Following the Open Meeting Law
The Minnesota Open Meeting Law (Minn. Statutes Chap. 13D) is quite an important law and not just for newspapers.
Granted, newspapers probably make the biggest fuss about it, but it is actually meant for all of you, the general public. The law was created back in 1957 and has been adjusted a few times since then, mainly by court cases which interpreted the specific meaning.
In its basic form, the law states that all meetings of public bodies are to be open to the public. That includes everything from county boards, school boards and city councils, to all of their standing subcommittees, as well.
Then the law lists some reasons why a public body can close a meeting. But these are few in number and pretty specific. A public body cannot close a meeting just because they want to discuss something they don’t think should be “aired out in the public view.” They have to invoke one of the very specific reasons listed in the Open Meeting Law (OML).
The basic premise behind the creation of the OML was the strong belief that the work of any public body needs to be conducted with the public able to watch it happen, no matter how messy, sensitive or ugly that might be.
One might think this column concerning the OML has something to do with issues a city council to our west is having recently, but it doesn’t. There have been plenty of concerns here in Faribault County, as well. In fact, many governmental bodies tend to at least flirt with violating the OML, either intentionally or unintentionally.

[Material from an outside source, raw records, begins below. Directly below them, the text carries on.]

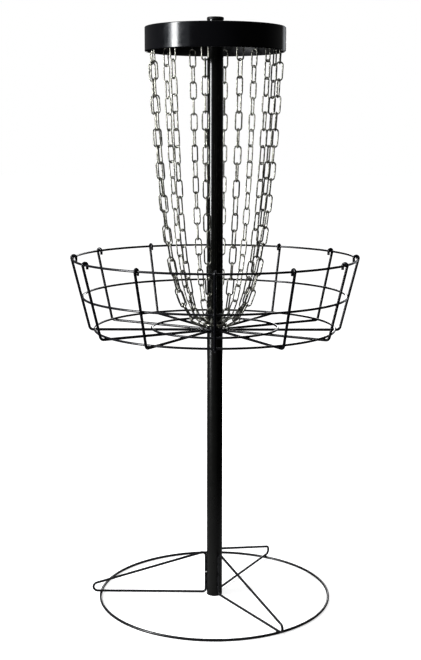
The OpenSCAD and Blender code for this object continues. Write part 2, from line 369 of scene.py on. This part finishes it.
def link_axes(solid):
    """A link's middle, its long, wide and thin directions, and its half size on each."""
    areas = np.linalg.norm(np.cross(solid[:, 1] - solid[:, 0], solid[:, 2] - solid[:, 0]), axis=1)
    centres = solid.mean(1)
    centre = (areas[:, None] * centres).sum(0) / areas.sum()
    parts = np.concatenate([solid - centre, 3 * (centres - centre)[:, None]], axis=1)
    moments = np.einsum("t,tpi,tpj->ij", areas, parts, parts)
    axes = np.linalg.eigh(moments)[1].T[::-1]
    spans = [(solid.reshape(-1, 3) @ axis) for axis in axes]
    middle = sum((s.max() + s.min()) / 2 * axis for s, axis in zip(spans, axes))
    halves = [float(s.max() - s.min()) / 2 for s in spans]
    return Vector(middle), [Vector(axis) for axis in axes], halves


def chain_link(mesh, middle, axes, halves, seam_side):
    """A bent and butt-welded link: straight sides, round ends, and a weld in one side."""
    long, wide, thin = axes
    half_length, half_width, wire_r = halves
    bend_r = half_width - wire_r
    straight = half_length - half_width
    weld_half = WELD_LENGTH * wire_r
    path, radii, rubbed, weld = [], [], [], []

    def place(x, y, radius, worn=0.0, welded=0.0):
        path.append(middle + long * x + wide * y)
        radii.append(radius)
        rubbed.append(worn)
        weld.append(welded)

    for side in (1, -1):
        seam = side == seam_side
        place(-side * straight, side * bend_r, wire_r)
        for stop in (-1, -0.6, -0.2, 0.2, 0.6, 1) if seam else (-0.5, 0.5):
            swell = 1 - stop * stop if seam else 0.0
            place(side * weld_half * stop, side * bend_r, wire_r * (1 + WELD_SWELL * swell), 0, swell)
        place(side * straight, side * bend_r, wire_r)
        for i in range(1, BEND_STEPS):
            turn = math.radians(90 - 180 / BEND_STEPS * i)
            worn = max(0.0, math.cos(turn)) ** 3
            place(side * (straight + bend_r * math.cos(turn)), side * bend_r * math.sin(turn),
                  wire_r * (1 - END_WEAR * worn), worn)
    sweep(mesh, path, thin, radii, LINK_SIDES, rubbed, weld)


def make_chain(node):
    links = [link_axes(solid) for solid in solids_of(node)]
    halves = [max(link[2][i] for link in links) for i in range(3)]
    mesh = Mesh()
    for middle, axes, _ in links:
        chain_link(mesh, middle, axes, halves, random.choice((1, -1)))
    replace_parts(mesh.make(node + "_links", node, "chain_steel", sharp=70), node)


# ---- Tubes, hubs, band and cap ----

RUNNING = 0.00005     # clearance of a bore on its shaft
BAND_SHEET = 0.0012   # thickness of the band's sheet
HEM = 0.0016          # radius of the band's rolled hems


def turned(name, body, slot, node, outline):
    """A turned piece that stands for a CAD node."""
    mesh = Mesh()
    lathe(mesh, outline)
    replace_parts(mesh.make(name, body, slot), node)


def tube_outline(outer, inner, low, high, bevel):
    return (corner(inner + bevel, low + bevel, bevel, 180) + corner(outer - bevel, low + bevel, bevel, 270)
            + corner(outer - bevel, high - bevel, bevel, 0) + corner(inner + bevel, high - bevel, bevel, 90))


def make_band():
    """The band's sheet, with a rolled hem inside each edge. The inner side is duller."""
    low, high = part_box("chain_band")
    outer, inner = high.x, high.x - BAND_SHEET
    hem_low, hem_high = low.z + HEM, high.z - HEM
    inside = 1.3 * HEM    # from a hem's middle to where the plain sheet starts

    def hem_points(z, way):
        turns = [math.radians(a) for a in range(0, 271, 27)]
        points = [(outer - HEM + HEM * math.cos(t), z + way * 0.999 * HEM * math.sin(t)) for t in turns]
        return points if way > 0 else points[::-1]

    outline = ([(outer, hem_low + HEM), (outer, hem_high - HEM)] + hem_points(hem_high, 1)
               + [(inner, hem_high - inside), (inner, hem_low + inside)] + hem_points(hem_low, -1))
    mesh = Mesh()
    lathe(mesh, outline, steps=192)
    mesh.rubbed = [float(math.hypot(x, y) < inner + 0.0002) for x, y, _ in mesh.points]
    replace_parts(mesh.make("band_sheet", "head", "band_sheet"), "chain_band")


def make_tubes():
    """The pole's two tubes, with the burr taken off their cut ends."""
    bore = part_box("pole_joiner")[1].x + RUNNING
    for node, body in (("lower_pole", "stand"), ("upper_pole", "head")):
        low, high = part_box(node)
        turned(node + "_tube", body, SLOT_OF[node], node,
               tube_outline(high.x, bore, low.z, high.z, 0.0003))


def make_cap():
    """The moulded cap: a low crown with a raised ring round a gate mark, and a plug below."""
    low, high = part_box("pole_cap")
    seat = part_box("upper_pole")[1].z
    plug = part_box("pole_joiner")[1].x
    top, edge = high.z, high.x
    outline = ([(0, top - 0.0009), (0.0022, top - 0.0009)]
               + [(0.0026, top - 0.0004), (0.0032, top - 0.0003), (edge - 0.0062, top - 0.0003)]
               + [(edge - 0.0056, top - 0.0001), (edge - 0.0048, top)]
               + corner(edge - 0.0025, top - 0.0025, 0.0025, 0, 8)[::-1]
               + corner(edge - 0.0004, seat + 0.0004, 0.0004, 270)[::-1]
               + [(plug, seat), (plug, low.z + 0.0012), (plug - 0.0008, low.z), (0, low.z)])
    turned("pole_cap_moulding", "head", "cap_plastic", "pole_cap", outline)


def make_plug():
    """The foot plug: a flange that the pole stands on, and a ribbed stem."""
    low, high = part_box("foot_plug")
    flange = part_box("lower_pole")[0].z
    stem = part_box("pole_joiner")[1].x
    outline = [(0, low.z + 0.0006), (0.009, low.z + 0.0006), (0.0095, low.z)]
    outline += corner(high.x - 0.0005, low.z + 0.0005, 0.0005, 270)
    outline += corner(high.x - 0.0002, flange - 0.0002, 0.0002, 0)
    z = flange
    while z < high.z - 0.003:
        outline += [(stem - 0.0005, z), (stem - 0.0005, z + 0.0016), (stem, z + 0.0022)]
        z += 0.0030
    outline += [(stem - 0.0012, high.z), (0, high.z)]
    turned("foot_plug_moulding", "stand", SLOT_OF["foot_plug"], "foot_plug", outline)


def make_hubs():
    """The two hubs, turned from plate with their edges rounded."""
    bore = {"basket_hub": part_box("pole_joiner")[1].x + RUNNING,
            "head_hub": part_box("upper_pole")[1].x + RUNNING}
    for node, body in (("basket_hub", "basket"), ("head_hub", "head")):
        low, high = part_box(node)
        outline = tube_outline(high.x, bore[node], low.z, high.z, 0.0010)
        turned(node + "_plate", body, SLOT_OF[node], node, outline)


# Half sizes of weld beads: along, across, and square to both
RING_BEAD = (0.0024, 0.0016, 0.0019)
BASE_RING_BEAD = (0.0026, 0.0020, 0.0017)
POLE_BEAD = (0.0075, 0.0016, 0.0014)
SPOKE_BEAD = (0.0017, 0.0042, 0.0038)
ARM_BEAD = (0.0017, 0.0040, 0.0038)
BAND_BEAD = (0.0014, 0.0044, 0.0042)


def weld_pair(mesh, centre, along, across, apart, size):
    """The two beads that a welder lays on both sides of a wire."""
    for side in (-1, 1):
        bead(mesh, centre + across * side * apart, along, across, size)


def make_basket_welds():
    mesh = Mesh()
    hub_low, hub_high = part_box("basket_hub")
    for rib in RIBS:
        turn = heading(rib)
        out, round_ = polar(turn, 1, 0), polar(turn + math.pi / 2, 1, 0)
        for name in BASKET_RINGS:
            ring = Ring(name)
            if name in ("rim_ring", "middle_ring"):
                spot = polar(turn, ring.radius + ring.wire * 0.42, ring.z - ring.wire * 0.1)
                along = Vector((0, 0, 1))
            else:
                spot = polar(turn, ring.radius, ring.z - ring.wire * 0.42)
                along = out
            weld_pair(mesh, spot, along, round_, ring.wire * 0.55, RING_BEAD)
        edge = polar(turn, hub_high.x + 0.0002, (hub_low.z + hub_high.z) / 2)
        bead(mesh, edge, out, round_, SPOKE_BEAD)
    mesh.make("basket_welds", "basket", "basket_wire", sharp=80)


def make_head_welds():
    mesh = Mesh()
    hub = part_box("head_hub")[1].x
    ring = Ring("hanger_ring")
    low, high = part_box("band_arm_1")
    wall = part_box("chain_band")[1].x - BAND_SHEET
    arm_z = (low.z + high.z) / 2
    for arm in ARMS:
        turn = heading(arm)
        out, round_ = polar(turn, 1, 0), polar(turn + math.pi / 2, 1, 0)
        bead(mesh, polar(turn, hub + 0.0002, arm_z), out, round_, ARM_BEAD)
        bead(mesh, polar(turn, wall - 0.0006, arm_z), out, round_, BAND_BEAD)
        spot = polar(turn, ring.radius, ring.z + ring.wire * 0.42)
        weld_pair(mesh, spot, out, round_, ring.wire * 0.55, RING_BEAD)
    mesh.make("head_welds", "head", "head_wire", sharp=80)


def make_base_welds():
    """Long beads beside each leg's run on the pole, and short ones where it crosses the ring."""
    mesh = Mesh()
    ring = Ring("base_ring")
    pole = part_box("lower_pole")[1].x
    up = Vector((0, 0, 1))
    for leg in LEGS:
        turn = heading(leg)
        out, round_ = polar(turn, 1, 0), polar(turn + math.pi / 2, 1, 0)
        low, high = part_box(leg)
        for z in (0.15, 0.36, 0.64, 0.85):
            height = low.z + z * (high.z - low.z)
            spot = polar(turn, pole + 0.0008, height)
            weld_pair(mesh, spot, up, round_, 0.0023, POLE_BEAD)
        spot = polar(turn, ring.radius, ring.z + ring.wire * 0.46)
        weld_pair(mesh, spot, out, round_, ring.wire * 0.45, BASE_RING_BEAD)
    mesh.make("base_welds", "stand", "base_wire", sharp=80)


def dress_cad():
    """Materials and smooth shading for the CAD nodes that stay."""
    for name, piece in NODES.items():
        coat(piece, SLOT_OF[name])
        smooth(piece)


# ---- Floor, light and camera ----

def area_light(name, azimuth, elevation, distance, size, power, colour=(1, 1, 1)):
    """A softbox aimed at the object. Azimuth 0 is in front, and grows towards +X."""
    middle = (cad_low + cad_high) / 2
    turn, lift = math.radians(azimuth), math.radians(elevation)
    way = Vector((math.sin(turn) * math.cos(lift), -math.cos(turn) * math.cos(lift), math.sin(lift)))
    light = bpy.data.lights.new(name, "AREA")
    light.shape = "RECTANGLE"
    light.size, light.size_y = size
    light.energy, light.color = power, colour
    lamp = bpy.data.objects.new(name, light)
    lamp.location = middle + way * distance
    lamp.rotation_euler = (-way).to_track_quat("-Z", "Y").to_euler()
    bpy.context.scene.collection.objects.link(lamp)


def make_stage():
    """A white paper floor. It glows faintly, so that it runs into the white background, and
    what it sends back onto the object falls off with the distance from it."""
    bpy.ops.mesh.primitive_plane_add(size=60, location=(0, 0, cad_low.z - 0.0004))
    floor = bpy.context.object
    floor.name = "floor"
    m = Nodes("floor_paper")
    reach = m.add("ShaderNodeVectorMath", {0: m.place}, operation="LENGTH").outputs["Value"]
    tone = m.mix(m.spread(m.noise(3), 0, 1), (0.88, 0.88, 0.88), (0.90, 0.90, 0.90))
    glow = m.spread(reach, 0.72, 1.0, 0.4, 2.2)
    m.shade(Base_Color=tone, Roughness=0.7, Emission_Color=(1, 1, 1, 1), Emission_Strength=glow)
    bounce = m.spread(reach, 0.42, 0.02, 0.2, 0.85)
    dim = m.add("ShaderNodeBsdfDiffuse", {"Color": bounce})
    seen = m.add("ShaderNodeLightPath").outputs["Is Camera Ray"]
    both = m.add("ShaderNodeMixShader", {"Fac": seen, 1: dim.outputs[0], 2: m.shader.outputs[0]})
    out = m.tree.nodes["Material Output"]
    m.tree.links.new(both.outputs[0], out.inputs["Surface"])
    floor.data.materials.append(m.material)


def make_world():
    """White to look at. What the object mirrors is white behind it and dark in front."""
    world = bpy.data.worlds.new("studio")
    bpy.context.scene.world = world
    world.use_nodes = True
    tree = world.node_tree
    tree.nodes.clear()
    way = tree.nodes.new("ShaderNodeTexCoord")
    split = tree.nodes.new("ShaderNodeSeparateXYZ")
    ramp = tree.nodes.new("ShaderNodeMapRange")
    ramp.interpolation_type = "SMOOTHSTEP"
    for key, value in (("From Min", -0.2), ("From Max", 0.9), ("To Min", 0.028), ("To Max", 0.13)):
        ramp.inputs[key].default_value = value
    seen = tree.nodes.new("ShaderNodeBackground")
    seen.inputs["Color"].default_value = (1, 1, 1, 1)
    lit = tree.nodes.new("ShaderNodeBackground")
    lit.inputs["Color"].default_value = (1, 1, 1, 1)
    path = tree.nodes.new("ShaderNodeLightPath")
    both = tree.nodes.new("ShaderNodeMixShader")
    out = tree.nodes.new("ShaderNodeOutputWorld")
    tree.links.new(way.outputs["Generated"], split.inputs["Vector"])
    tree.links.new(split.outputs["Y"], ramp.inputs["Value"])
    tree.links.new(ramp.outputs["Result"], lit.inputs["Strength"])
    tree.links.new(path.outputs["Is Camera Ray"], both.inputs["Fac"])
    tree.links.new(lit.outputs["Background"], both.inputs[1])
    tree.links.new(seen.outputs["Background"], both.inputs[2])
    tree.links.new(both.outputs["Shader"], out.inputs["Surface"])


def make_lights():
    """A tall strip on the left draws the line down pole and band, and wider, bluer ones on the
    same side soften its edges. The strip behind shows the shape in views from the side and back."""
    area_light("overhead", 0, 88, 2.6, (2.4, 2.4), 18)
    area_light("left_strip", -66.5, 16, 2.40, (0.42, 1.7), 58)
    area_light("left_edge", -68, 17, 2.45, (0.80, 1.7), 22, (0.92, 0.96, 1.0))
    for step, width in enumerate((1.15, 1.5, 1.85, 2.2)):
        area_light("left_wrap_" + str(step), -64, 20, 2.70, (width, 1.6), 4 * width, (0.86, 0.93, 1.0))
    area_light("right_fill", 148, 10, 3.0, (0.9, 2.2), 5, (0.92, 0.95, 1.0))
    area_light("back_strip", 176, 12, 3.0, (0.6, 2.2), 24)


def make_camera():
    """The camera stands a little below the band and looks down at the basket."""
    data = bpy.data.cameras.new("camera")
    data.sensor_width = 36
    data.lens = 63.56
    data.shift_x = -0.0066
    data.clip_end = 100
    camera = bpy.data.objects.new("camera", data)
    camera.location = (0, -2.711, 1.105)
    pitch, roll = math.radians(90 - 9.45), math.radians(0.10)
    aim = Matrix.Rotation(pitch, 3, "X") @ Matrix.Rotation(roll, 3, "Z")
    camera.rotation_euler = aim.to_euler()
    bpy.context.scene.collection.objects.link(camera)
    bpy.context.scene.camera = camera


dress_cad()
for chain in CHAINS:
    make_chain(chain)
make_tubes()
make_cap()
make_plug()
make_hubs()
make_band()
make_basket_welds()
make_head_welds()
make_base_welds()
make_stage()
make_world()
make_lights()
make_camera()
bpy.context.scene.view_settings.view_transform = "Standard"
bpy.context.scene.view_settings.gamma = 0.85
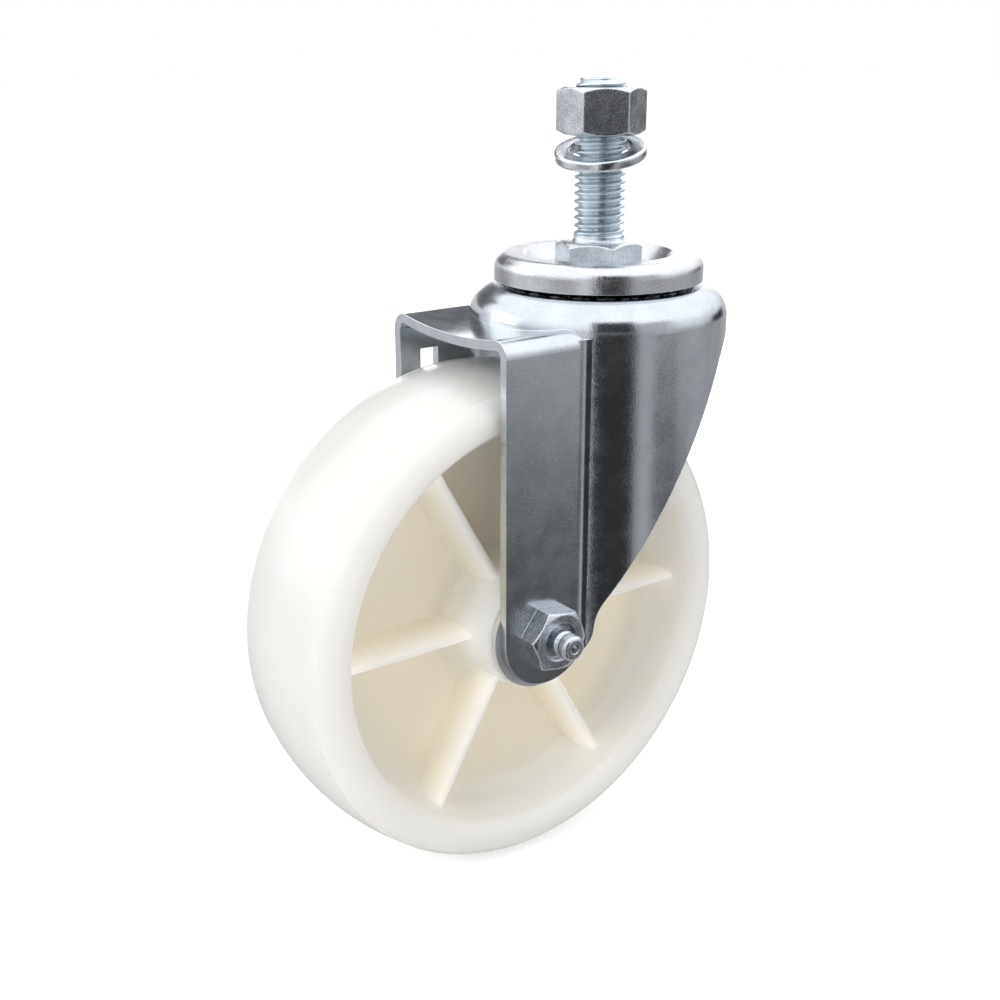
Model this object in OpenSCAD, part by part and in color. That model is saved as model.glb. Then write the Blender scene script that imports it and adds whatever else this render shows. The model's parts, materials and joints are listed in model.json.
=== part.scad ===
// Swivel castor with a threaded stem, a pressed steel fork and a moulded wheel.
// Origin: on the swivel axis, at the collar's top face, where the castor bears on its carrier.
// +Z runs up the stem. The wheel trails to -X, and its axle lies along Y.

/* [Wheel] */
// Diameter of the wheel over its crowned tread
wheel_d = 127; // [118:0.5:131]
// Width of the wheel over its rounded shoulders
wheel_w = 39.2; // [34:0.2:39.6]
// Radius of the rounding from the tread to the side
shoulder_r = 5.2; // [4.6:0.1:5.6]
// Depth from the tread's crown to the middle of that rounding
shoulder_depth = 7.1; // [6.6:0.1:8]
// Diameter of the lip where the side face drops into the recess
lip_d = 103.8; // [98:0.2:105]
// Thickness of the web in the middle of the wheel
web_t = 7; // [5:0.5:10]
// Radius where the web turns up into the rim
web_fillet_r = 9; // [5:0.5:11]
// Slope of the recess wall under the lip, in degrees
rim_draft = 14; // [5:1:20]
// Diameter of the hub's end face
hub_face_d = 29.6; // [28:0.2:32]
// Slope of the hub's flank, in degrees
hub_draft = 9; // [4:1:14]
// Radius where the web turns up into the hub
hub_fillet_r = 6; // [3:0.5:8]
// Number of ribs on each side of the web
rib_count = 6; // [4:1:8]
// Thickness of a rib at its crest
rib_crest_t = 1.8; // [1.2:0.1:3]
// Thickness of a rib at its foot
rib_foot_t = 9; // [5:0.5:12]
// Width of the wheel across the crests of its ribs
rib_span = 26; // [20:0.5:30]

/* [Bearing] */
// Outer diameter of the sleeve that the fork's legs clamp
sleeve_d = 14.2; // [13:0.1:15]
// Diameter of one bearing roller
roller_d = 3.9; // [3.5:0.1:4.2]
// Length of one bearing roller
roller_l = 32; // [26:0.5:32]
// Number of bearing rollers
roller_count = 11; // [9:1:11]
// Wall of the steel liner pressed into the hub
liner_t = 1.2; // [0.8:0.1:1.4]
// Thickness of the bars and rings of the roller cage
cage_t = 0.8; // [0.6:0.1:0.9]
// Thickness of each thrust washer beside the hub
thrust_t = 1.3; // [1:0.1:1.5]
// Gap between the hub's end face and its thrust washer
hub_gap = 0.3; // [0.25:0.05:0.5]

/* [Fork] */
// Thickness of the pressed sheet
sheet_t = 2.3; // [2:0.1:2.6]
// Distance over the outside of the two legs
leg_span = 46.2; // [45.8:0.1:48]
// Distance from the swivel axis back to the axle
trail = 33.2; // [31:0.2:36]
// Distance from the collar's top face down to the axle
axle_drop = 90.3; // [88:0.1:94]
// Radius of the round lower end of each leg
leg_end_r = 12.8; // [11.5:0.1:14]
// Distance from the collar's top face down to the flat visor
visor_drop = 16.3; // [15.8:0.1:17.5]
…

Most of the time it has to do with discussing city, county or school board business outside of a regular meeting.
In small towns it is very easy to do. Elected officials often go to the same church, attend the same sporting events, have coffee at the same cafe. And, if it is just two members of a board, it is fine. But any more than that causes a concern. Even if they say they are just discussing the weather or last night’s high school game, who knows if city, county or school business enters the conversation.
It just plain looks bad.
The same goes for continuing to discuss the elected authority’s business after the meeting has been adjourned. Instead of leaving, board members stay and “visit.” Now, it could be innocent conversation, but if there are three or more, it should not happen.
Years ago, one council was blatantly violating not only the intent of the Open Meeting Law, but the core of the law itself. After the meeting was over, many of the members adjourned to the local “watering hole” and further discussed the city’s business. They did not see anything wrong with that, even when they were called on the carpet for it.
One group of council members from a town in Faribault County was even accused by its own city clerk/administrator of getting together outside of a regular meeting and they admitted it, saying it was because they wanted to discuss matters outside of the public view. To an advocate of the Open Meeting Law, that was shocking to hear.
Then there are the other cases of trying to skirt at least the intention of the OML. Often times it works like this. Councilman Jones wants to get his idea for a new project passed. So he visits with one of his fellow council members either in person, by phone or by email. He explains his plan and asks for their support and they say OK. Then he does the same thing with another councilman, then another and another.
At the meeting, he makes a motion to go ahead with the plan, it is seconded and passed with little to no discussion. To a member of the public at the meeting, it is pretty obvious the item has been discussed outside of the meeting. It is called having a “serial” secret meeting, because although three or more elected officials did not actually get together, they still discussed an issue and made a decision outside of a regular meeting. And these days, especially with texting and emailing, it is mighty easy to do.
Violating the OML is sometimes a slippery slope. It can start with innocent discussion outside of a meeting, then develop into a routine of going over items, usually by email, outside of the view of the public.
The fine for violating the law, intentional or not, is set at $300 per member. Fines cannot be paid by the public body, but by the individuals themselves.
The main point here is to urge all public officials to be sure they are totally cognizant of the OML and to strive to adhere to its rules and to the intent of the law. Many city administrators, school superintendents and attorneys are aware of the OML and do try and instruct their elected officials on what it means, and what they should and should not do.
But, it takes an ongoing effort and we urge vigilance by all our elected officials.